The district court envisioned the discharge of Hendricks, Henderson and Ashley as a constitutionally permissible remedy upon a finding of fact that these correctional officers had engaged in conduct violative of inmates' Eighth Amendment guarantee. The court, however, reserved implementation of this remedy pending additional information concerning the guards' fitness to work.

By July 23, 1982, almost eight months subsequent to the foregoing order of November 11, 1981, the defendants had not submitted the "formal evaluation" of Hendricks, Ashley and Henderson as directed by the court's prior order. The court was informed, and accepted, defendants' representation that defendant's failure to evolve the evaluations resulted from circumstances beyond their control.

On July 23, 1982, the following memorandum and order were entered:

For the reasons stated in the memorandum opinion dated November 11, 1981 (incorporated heren [sic] by reference), the Court is convinced that steps must be taken to ensure that the occurrences outlined in the Court's findings of fact will not be repeated. The Court finds that the least intrusive method of accomplishing this goal is the removal of these officers from the Adjustment Committee and prohibiting them from serving on any institutional committee, or in any capacity, which requires them to act in a quasi-judicial manner involving inmates and the institution. The court finds that this action is necessary to prevent abuses of the disciplinary process of the kind outlined in the findings of fact, and that with this accomplished, the internal grievance procedure will be better able to operate in a manner that will help check other abuses condemned by the court. The Court further finds that the three officers in question are disqualified from service on the Adjustment Committee under Section 6(3) of the Consent Decree, which requires an "impartial panel."

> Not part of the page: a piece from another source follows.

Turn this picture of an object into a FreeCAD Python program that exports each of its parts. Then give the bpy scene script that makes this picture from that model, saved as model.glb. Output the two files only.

Accordingly, the Court's order dated November 11, 1981 is amended to include the following directive:

Until further orders of the Court, Major Hendricks and Captains Ashley and Henderson are hereby disqualified from serving on the Adjustment Committee pursuant to the requirements of Section 6(3) of the Consent Decree, and they are further disqualified from any institutional function which requires them to act in a quasi-adjudicatory capacity involving inmates at the institution. Defendants are directed to remove these officers from any function prohibited by this paragraph forthwith.